[start RECORDS]
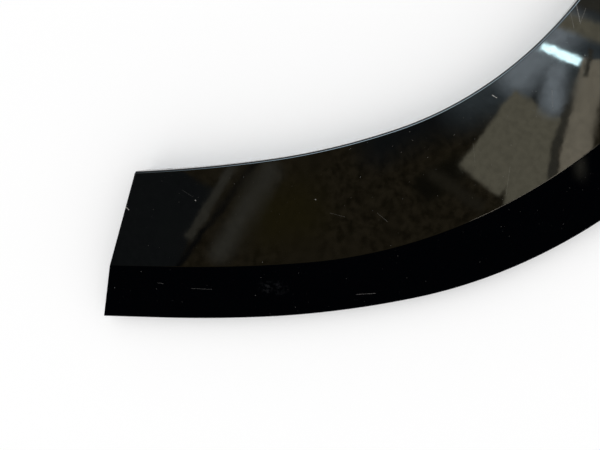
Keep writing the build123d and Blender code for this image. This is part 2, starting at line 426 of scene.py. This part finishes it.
# Windows in the flange and the step at the cut ends are cut out while the arch lies flat
cutVerts, cutFaces = extraVerts, extraFaces
extraVerts, extraFaces = [], []
windows = {"count": 6, "margin": 0.030, "size": 0.008, "height": 0.012}
for run in spread(windows["count"], windows["margin"]):
    half = windows["size"] / 2
    z0, z1 = windows["height"] - half, windows["height"] + half
    prism([(-0.004, z0), (0.005, z0), (0.005, z1), (-0.004, z1)], "x", run - half, run + half)
notch = {"length": 0.015, "depth": 0.001}
for side in (-1, 1):
    wide = notch["length"] * math.cos(math.atan(skew))
    shape = []
    for y, ahead in ((-0.006, -notch["depth"]), (wide, -notch["depth"]), (wide, 0.02), (-0.006, 0.02)):
        shape.append((side * (footRun + ahead * math.hypot(1, skew) + y * skew), y))
    prism(shape if side > 0 else shape[::-1], "z", -0.01, 0.06)
cutter = linked("cutter", meshOf("cutter", extraVerts, extraFaces))
extraVerts, extraFaces = cutVerts, cutFaces
cut = moulding.modifiers.new("cut", "BOOLEAN")
cut.operation = "DIFFERENCE"
cut.solver = "EXACT"
cut.object = cutter
deps = bpy.context.evaluated_depsgraph_get()
cutMesh = bpy.data.meshes.new_from_object(
    moulding.evaluated_get(deps), preserve_all_data_layers=True, depsgraph=deps
)
moulding.modifiers.remove(cut)
bpy.data.objects.remove(cutter)
behind = meshOf("behind", extraVerts, extraFaces)
whole = bmesh.new()
whole.from_mesh(cutMesh)
behindStart = len(whole.faces)
whole.from_mesh(behind)
whole.faces.ensure_lookup_table()
layer = whole.faces.layers.bool.get("backSide")
for face in whole.faces[behindStart:]:
    face[layer] = True
flatMesh = bpy.data.meshes.new("moulding flat")
whole.to_mesh(flatMesh)
whole.free()
moulding.data = flatMesh
print("flat moulding", len(flatMesh.vertices), "points")


def calc(tree, operation, *values):
    # One step of arithmetic, in a node tree of either kind
    node = tree.nodes.new("ShaderNodeMath")
    node.operation = operation
    for socket, value in zip(node.inputs, values):
        if isinstance(value, (int, float)):
            socket.default_value = value
        else:
            tree.links.new(value, socket)
    return node.outputs[0]


def ranged(tree, value, low, high, toLow=0.0, toHigh=1.0):
    node = tree.nodes.new("ShaderNodeMapRange")
    node.interpolation_type = "SMOOTHSTEP"
    tree.links.new(value, node.inputs["Value"])
    for socket, number in zip(node.inputs[1:5], (low, high, toLow, toHigh)):
        socket.default_value = number
    return node.outputs["Result"]


def mixed(tree, share, first, second):
    node = tree.nodes.new("ShaderNodeMix")
    node.data_type = "RGBA"
    for label, value in (("Factor", share), ("A", first), ("B", second)):
        socket = node.inputs[label]
        if isinstance(value, tuple):
            socket.default_value = value + (1,)
        elif isinstance(value, (int, float)):
            socket.default_value = value
        else:
            tree.links.new(value, socket)
    return node.outputs["Result"]


def speckle(tree, place, scale, detail=2.0, rough=0.5):
    node = tree.nodes.new("ShaderNodeTexNoise")
    tree.links.new(place, node.inputs["Vector"])
    node.inputs["Scale"].default_value = scale
    node.inputs["Detail"].default_value = detail
    node.inputs["Roughness"].default_value = rough
    return node.outputs["Fac"]


def strip(tree, x, y, start, end, width, soft):
    # 1 inside a straight strip of a flat picture, fading over the soft edge
    long = math.dist(start, end)
    alongX, alongY = (end[0] - start[0]) / long, (end[1] - start[1]) / long
    middle = [(a + b) / 2 for a, b in zip(start, end)]
    offX, offY = calc(tree, "SUBTRACT", x, middle[0]), calc(tree, "SUBTRACT", y, middle[1])
    along = calc(tree, "ADD", calc(tree, "MULTIPLY", offX, alongX), calc(tree, "MULTIPLY", offY, alongY))
    aside = calc(tree, "SUBTRACT", calc(tree, "MULTIPLY", offY, alongX), calc(tree, "MULTIPLY", offX, alongY))
    inLength = ranged(tree, calc(tree, "ABSOLUTE", along), long / 2 - soft / 2, long / 2 + soft / 2, 1, 0)
    inWidth = ranged(tree, calc(tree, "ABSOLUTE", aside), width / 2 - soft / 2, width / 2 + soft / 2, 1, 0)
    return calc(tree, "MULTIPLY", inLength, inWidth)


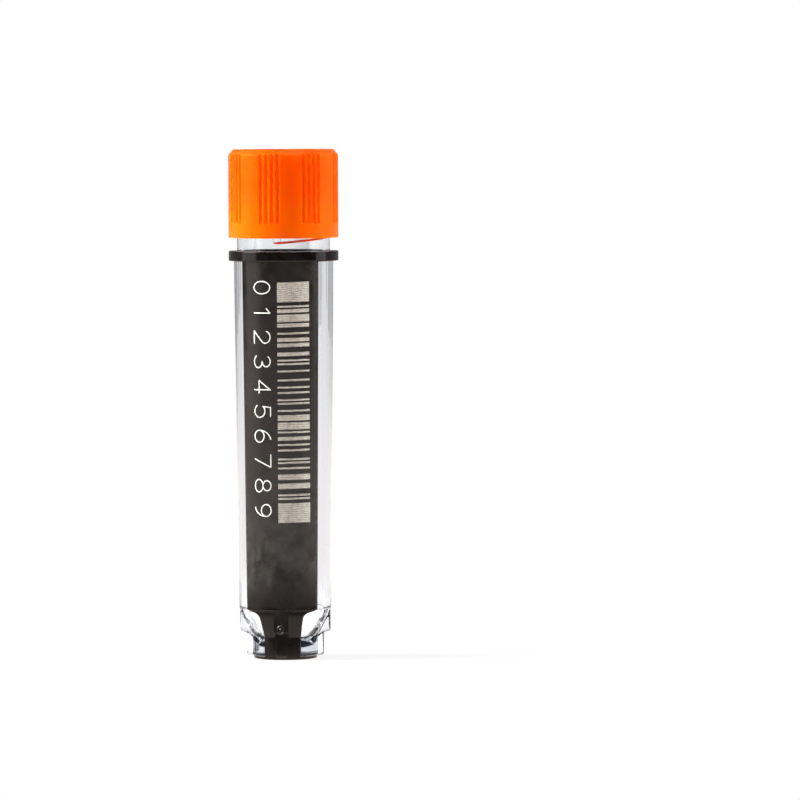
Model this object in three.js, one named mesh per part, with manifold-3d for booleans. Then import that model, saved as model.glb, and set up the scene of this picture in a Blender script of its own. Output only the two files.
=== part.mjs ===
// Cryovial: an externally threaded sample tube for a 48-position rack. Millimetres, +Z up.
//
// Four mouldings: a clear tube, a black jacket that is moulded onto it and carries the codes, a screw cap
// and the soft ring that seals it. The origin is the centre of the flat underside, and the coded side
// faces -Y. An angle "from the front" is counted from -Y towards +X.
import * as THREE from "three";
import { mergeVertices } from "three/addons/utils/BufferGeometryUtils.js";
import Module from "manifold-3d";

const wasm = await Module();
wasm.setup();

// ---------------------------------------------------------------- driving dimensions

const ROUND_SEGMENTS = 64; // flats around every turned form, so that mating faces stay parallel
const ARC_STEPS = 3; // steps in a small rounded edge
const FIT_GAP = 0.02; // between two mouldings that touch

// Clear tube, from the bore outwards
const BORE = { mouthRadius: 4.62, foot: 5.3 }; // foot is the height where the well starts
const WELL = { floor: 1.25, floorWall: 1.67, floorRound: 0.5, topRound: 0.6 };
const NECK_WALL = 0.66;
const RIM_ROUND = 0.2;
const BODY = { foot: 5.8, top: 45.3, taper: 0.43, footWall: 0.85 }; // taper is on the radius
const SHOULDER = { step: 0.08, straight: 0.55, round: 0.5 }; // step in from the body above it
const SPIGOT = { radius: 3.77, top: 2.6 }; // the narrow round foot under the shoulder

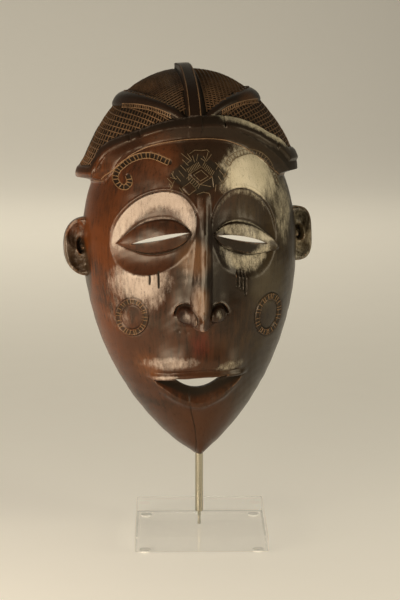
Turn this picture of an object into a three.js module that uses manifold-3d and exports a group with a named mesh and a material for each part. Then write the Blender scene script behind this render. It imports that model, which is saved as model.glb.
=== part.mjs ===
[end RECORDS]
> WRITTEN PROBLEM:
The records above must be repeated exactly, every one of them.

> REPLY TO THE EXERCISE:
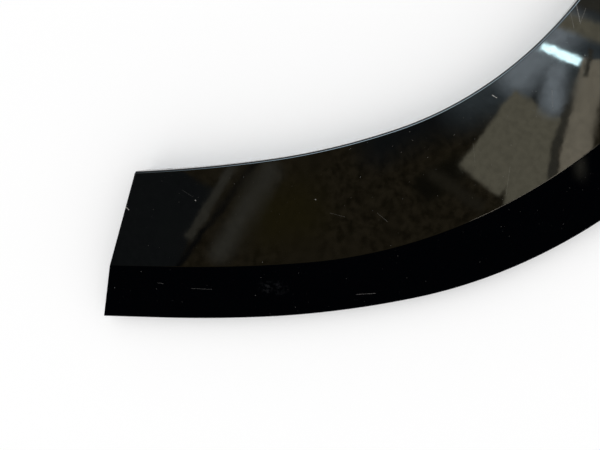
Keep writing the build123d and Blender code for this image. This is part 2, starting at line 426 of scene.py. This part finishes it.
# Windows in the flange and the step at the cut ends are cut out while the arch lies flat
cutVerts, cutFaces = extraVerts, extraFaces
extraVerts, extraFaces = [], []
windows = {"count": 6, "margin": 0.030, "size": 0.008, "height": 0.012}
for run in spread(windows["count"], windows["margin"]):
    half = windows["size"] / 2
    z0, z1 = windows["height"] - half, windows["height"] + half
    prism([(-0.004, z0), (0.005, z0), (0.005, z1), (-0.004, z1)], "x", run - half, run + half)
notch = {"length": 0.015, "depth": 0.001}
for side in (-1, 1):
    wide = notch["length"] * math.cos(math.atan(skew))
    shape = []
    for y, ahead in ((-0.006, -notch["depth"]), (wide, -notch["depth"]), (wide, 0.02), (-0.006, 0.02)):
        shape.append((side * (footRun + ahead * math.hypot(1, skew) + y * skew), y))
    prism(shape if side > 0 else shape[::-1], "z", -0.01, 0.06)
cutter = linked("cutter", meshOf("cutter", extraVerts, extraFaces))
extraVerts, extraFaces = cutVerts, cutFaces
cut = moulding.modifiers.new("cut", "BOOLEAN")
cut.operation = "DIFFERENCE"
cut.solver = "EXACT"
cut.object = cutter
deps = bpy.context.evaluated_depsgraph_get()
cutMesh = bpy.data.meshes.new_from_object(
    moulding.evaluated_get(deps), preserve_all_data_layers=True, depsgraph=deps
)
moulding.modifiers.remove(cut)
bpy.data.objects.remove(cutter)
behind = meshOf("behind", extraVerts, extraFaces)
whole = bmesh.new()
whole.from_mesh(cutMesh)
behindStart = len(whole.faces)
whole.from_mesh(behind)
whole.faces.ensure_lookup_table()
layer = whole.faces.layers.bool.get("backSide")
for face in whole.faces[behindStart:]:
    face[layer] = True
flatMesh = bpy.data.meshes.new("moulding flat")
whole.to_mesh(flatMesh)
whole.free()
moulding.data = flatMesh
print("flat moulding", len(flatMesh.vertices), "points")


def calc(tree, operation, *values):
    # One step of arithmetic, in a node tree of either kind
    node = tree.nodes.new("ShaderNodeMath")
    node.operation = operation
    for socket, value in zip(node.inputs, values):
        if isinstance(value, (int, float)):
            socket.default_value = value
        else:
            tree.links.new(value, socket)
    return node.outputs[0]


def ranged(tree, value, low, high, toLow=0.0, toHigh=1.0):
    node = tree.nodes.new("ShaderNodeMapRange")
    node.interpolation_type = "SMOOTHSTEP"
    tree.links.new(value, node.inputs["Value"])
    for socket, number in zip(node.inputs[1:5], (low, high, toLow, toHigh)):
        socket.default_value = number
    return node.outputs["Result"]


def mixed(tree, share, first, second):
    node = tree.nodes.new("ShaderNodeMix")
    node.data_type = "RGBA"
    for label, value in (("Factor", share), ("A", first), ("B", second)):
        socket = node.inputs[label]
        if isinstance(value, tuple):
            socket.default_value = value + (1,)
        elif isinstance(value, (int, float)):
            socket.default_value = value
        else:
            tree.links.new(value, socket)
    return node.outputs["Result"]


def speckle(tree, place, scale, detail=2.0, rough=0.5):
    node = tree.nodes.new("ShaderNodeTexNoise")
    tree.links.new(place, node.inputs["Vector"])
    node.inputs["Scale"].default_value = scale
    node.inputs["Detail"].default_value = detail
    node.inputs["Roughness"].default_value = rough
    return node.outputs["Fac"]


def strip(tree, x, y, start, end, width, soft):
    # 1 inside a straight strip of a flat picture, fading over the soft edge
    long = math.dist(start, end)
    alongX, alongY = (end[0] - start[0]) / long, (end[1] - start[1]) / long
    middle = [(a + b) / 2 for a, b in zip(start, end)]
    offX, offY = calc(tree, "SUBTRACT", x, middle[0]), calc(tree, "SUBTRACT", y, middle[1])
    along = calc(tree, "ADD", calc(tree, "MULTIPLY", offX, alongX), calc(tree, "MULTIPLY", offY, alongY))
    aside = calc(tree, "SUBTRACT", calc(tree, "MULTIPLY", offY, alongX), calc(tree, "MULTIPLY", offX, alongY))
    inLength = ranged(tree, calc(tree, "ABSOLUTE", along), long / 2 - soft / 2, long / 2 + soft / 2, 1, 0)
    inWidth = ranged(tree, calc(tree, "ABSOLUTE", aside), width / 2 - soft / 2, width / 2 + soft / 2, 1, 0)
    return calc(tree, "MULTIPLY", inLength, inWidth)


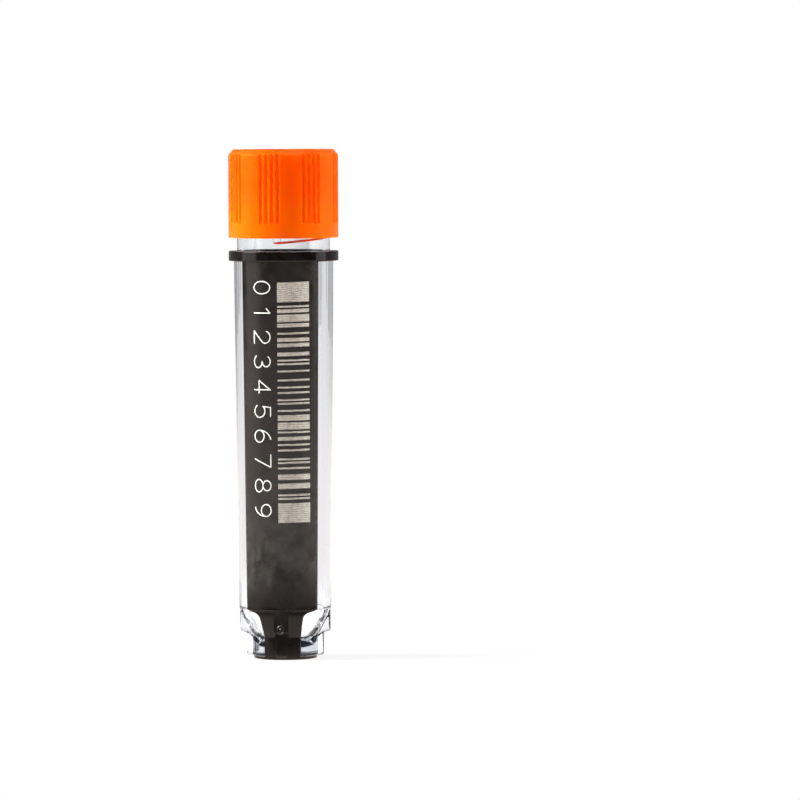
Model this object in three.js, one named mesh per part, with manifold-3d for booleans. Then import that model, saved as model.glb, and set up the scene of this picture in a Blender script of its own. Output only the two files.
=== part.mjs ===
// Cryovial: an externally threaded sample tube for a 48-position rack. Millimetres, +Z up.
//
// Four mouldings: a clear tube, a black jacket that is moulded onto it and carries the codes, a screw cap
// and the soft ring that seals it. The origin is the centre of the flat underside, and the coded side
// faces -Y. An angle "from the front" is counted from -Y towards +X.
import * as THREE from "three";
import { mergeVertices } from "three/addons/utils/BufferGeometryUtils.js";
import Module from "manifold-3d";

const wasm = await Module();
wasm.setup();

// ---------------------------------------------------------------- driving dimensions

const ROUND_SEGMENTS = 64; // flats around every turned form, so that mating faces stay parallel
const ARC_STEPS = 3; // steps in a small rounded edge
const FIT_GAP = 0.02; // between two mouldings that touch

// Clear tube, from the bore outwards
const BORE = { mouthRadius: 4.62, foot: 5.3 }; // foot is the height where the well starts
const WELL = { floor: 1.25, floorWall: 1.67, floorRound: 0.5, topRound: 0.6 };
const NECK_WALL = 0.66;
const RIM_ROUND = 0.2;
const BODY = { foot: 5.8, top: 45.3, taper: 0.43, footWall: 0.85 }; // taper is on the radius
const SHOULDER = { step: 0.08, straight: 0.55, round: 0.5 }; // step in from the body above it
const SPIGOT = { radius: 3.77, top: 2.6 }; // the narrow round foot under the shoulder

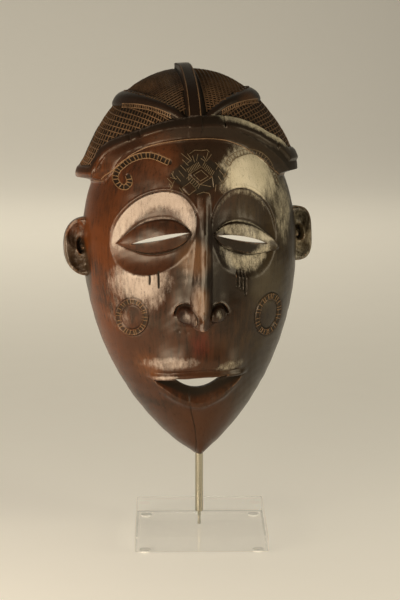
Turn this picture of an object into a three.js module that uses manifold-3d and exports a group with a named mesh and a material for each part. Then write the Blender scene script behind this render. It imports that model, which is saved as model.glb.
=== part.mjs ===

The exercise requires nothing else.